I had invested in a couple of short-duration funds last month with an investment horizon of about four years. However, they have been in losses since then. Given the present condition of bond markets, what kind of returns can be expected?
Well yes, negative returns delivered by debt funds have been a matter of concern for several investors and many of them have been writing to us about this. It happens to be one of the most frequently asked questions in recent weeks.
What has happened is that yields on the bonds have been on the rise since the start of the year and that is contributing towards negative returns delivered by debt funds, including short-duration funds. Sometime in January, the RBI came up with the announcement of a 14-day reverse-repo operation, which caused some jitters in the bond markets and there was a spike in bond yields. Subsequently, when the budget was announced, the finance minister announced a higher-than-expected borrowing programme for the next financial year which again caused concerns in the bond markets. Since then, there has generally been upward pressure on yields and that has caused bond funds across the spectrum to deliver negative returns.

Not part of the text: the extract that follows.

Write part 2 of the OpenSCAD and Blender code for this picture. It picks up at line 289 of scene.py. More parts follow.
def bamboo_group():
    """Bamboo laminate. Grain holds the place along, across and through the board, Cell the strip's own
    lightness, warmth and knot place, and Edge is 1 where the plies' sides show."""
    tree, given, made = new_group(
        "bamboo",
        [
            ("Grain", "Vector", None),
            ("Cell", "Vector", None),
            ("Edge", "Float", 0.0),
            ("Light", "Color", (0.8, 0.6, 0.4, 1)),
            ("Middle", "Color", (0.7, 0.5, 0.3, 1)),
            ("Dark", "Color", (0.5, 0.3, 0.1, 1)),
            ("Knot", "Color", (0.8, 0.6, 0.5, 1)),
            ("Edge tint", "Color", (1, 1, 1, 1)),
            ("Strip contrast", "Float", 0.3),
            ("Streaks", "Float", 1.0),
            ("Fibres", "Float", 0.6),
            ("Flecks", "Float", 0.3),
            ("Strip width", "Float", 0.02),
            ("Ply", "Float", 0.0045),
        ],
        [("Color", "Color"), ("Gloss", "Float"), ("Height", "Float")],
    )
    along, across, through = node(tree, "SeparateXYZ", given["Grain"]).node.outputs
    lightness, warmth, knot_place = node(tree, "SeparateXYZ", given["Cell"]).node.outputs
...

From here on, some upward bias on the yields cannot be ruled out. So, this volatility may just persist going forward. But remember, short-duration funds have been relatively less impacted, owing to their relatively shorter maturity profile. More broadly, I'd say this is neither the first time that this is happening and nor this is going to be the last. If you look back historically, negative returns from short-duration funds over a period of one month is not unheard of. Despite that, over a longer time frame of over one year, they've usually done reasonably well.

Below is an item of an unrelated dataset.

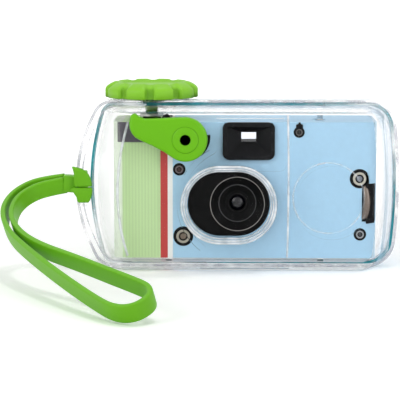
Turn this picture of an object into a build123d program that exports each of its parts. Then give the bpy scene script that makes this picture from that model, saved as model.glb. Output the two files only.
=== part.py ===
from build123d import *
from math import cos, hypot, radians, sin, sqrt, tan
import os

# A waterproof single-use film camera: a clear two-part housing with a gasket in its seam,
# a winding knob, a shutter lever and a wrist strap, and inside it a film camera in a printed wrap.
# Seen from the front +X is right, +Z is up and -Y points at the viewer.
# The origin is the middle of the flat base, below the lens axis. Lengths are in millimetres.

# Shared by all pieces
overrun = 1.0
bore_gap = 0.05
free_gap = 0.3
half_share = 0.5

# Housing: outline of the two cases where they meet
case_left = 55.9
case_right = 60.2
case_head_room = 4.0
left_bow = 90.0
right_bow = 200.0
left_corner = 4.5
right_corner = 9.0
case_front = 20.0
case_back = 20.0
seam_forward = 7.0
wall = 2.2
floor_wall = 3.4
lining_corner = 4.4

# Housing: how far its sides are drawn in at the front shoulder, the front face and the rear face
shoulder_depth = 6.5
shoulder_draw_left = 0.5
shoulder_draw_right = 1.6
shoulder_draw_top = 0.2
front_draw_left = 8.0
front_draw_right = 5.2
front_draw_top = 0.6
rear_draw_left = 1.0
rear_draw_right = 1.6
rear_draw_top = 0.6
face_round = 2.4

# Housing: rim that carries the gasket, wide at the left for the strap
rim_left = 6.1
rim_edge = 1.7
rim_bow = 60.0
rim_corner = 7.0
front_rim_thickness = 2.4
rear_rim_thickness = 3.6
gasket_width = 1.2
gasket_depth = 1.8

# Housing: raised middle of the front, port in front of the lens, embossed ring
pad_height = 2.5
pad_left = 10.0
pad_right = 19.5
pad_foot_left = 14.0
pad_foot_height = 14.0
pad_margin = 1.6
pad_swell_radius = 22.8
finder_pad_height = 0.6
finder_pad_drop = 10.6
finder_pad_margin = 1.2
finder_pad_corner = 2.5
port_reach = 6.0
port_gap = 0.5
port_wall = 2.0
port_shift = 0.35
port_lip_width = 1.7
port_lip_depth = 1.0
port_window = 1.8
port_edge = 0.6
emboss_x = 35.6
emboss_height = 27.0
emboss_radius = 14.6
emboss_width = 1.1
emboss_rise = 0.4

# Film camera inside, with its printed wrap
camera_length = 100.0
camera_drive_room = 8.6
camera_depth = 30.0
camera_shift = 2.8
rest_rib_height = 1.1
wrap_thickness = 0.3
cover_wall = 1.1
camera_corner = 3.5
cover_split = 6.0

# Film cartridge, which sets the axis of the winding knob
cartridge_radius = 12.5
cartridge_gap = 0.2
film_width = 35.0
cartridge_ends = 5.4
film_thickness = 0.2

# Winding knob and its stem
knob_radius = 18.0
knob_height = 6.0
knob_float = 0.6
knob_taper = 0.7
knob_round = 1.6
knob_lobes = 10
lobe_groove_width = 3.6
lobe_groove_depth = 1.5
knob_dish_radius = 11.5
knob_dish_depth = 1.4
knob_skirt = 2.0
stem_radius = 2.5
turret_radius = 14.5
turret_rise = 1.7
gland_depth = 1.9
ring_section = 1.6
gland_boss_radius = 5.6
gland_boss_drop = 1.7
clip_thickness = 0.8
clip_radius = 4.6
clip_groove = 0.6
dog_radius = 3.6
dog_height = 4.0
dog_blade = 1.6
dog_blade_depth = 1.8

# Shutter lever on its axle, and the crank inside the case
lever_x = -19.5
lever_drop = 5.7
lever_eye_radius = 8.3
lever_thickness = 4.6
lever_stand_off = 0.5
lever_reach = 20.6
lever_tip_rise = 5.0
lever_tip_radius = 4.2
lever_edge = 1.2
lever_hub_radius = 6.3
lever_hub_rise = 0.5
axle_radius = 1.95
axle_boss_radius = 6.0
axle_boss_rise = 1.2
axle_gland_depth = 1.7
crank_hub_radius = 6.5
crank_thickness = 1.7
crank_back_gap = 0.35
crank_arm_width = 3.0
finger_offset = 7.5
finger_radius = 0.8
finger_length = 10.5
finger_sweep = 1.5
lever_spring_radius = 4.6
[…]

So, I'd say for an investor who has a relatively long-time horizon, say upwards of one year, there should not be too much concern because of this near-term volatility.
But remember, a lot of returns that these bond funds deliver come through the coupon payment from the underlying bonds which accrue over a period of time and they are not really impacted by the market movements. So, there isn't much to worry about from this short-term volatility if you have a sufficiently long investment horizon.
Now with regard to return expectations from these funds, of course, one cannot say anything with precision. I'd say, one's return expectation should be much more muted in comparison to 9.5-10 per cent returns which many short-duration funds delivered in 2020. But at the same time, I am hopeful that the returns should be better than what is implied by their going yield to maturities, which are in the range of 5-odd per cent.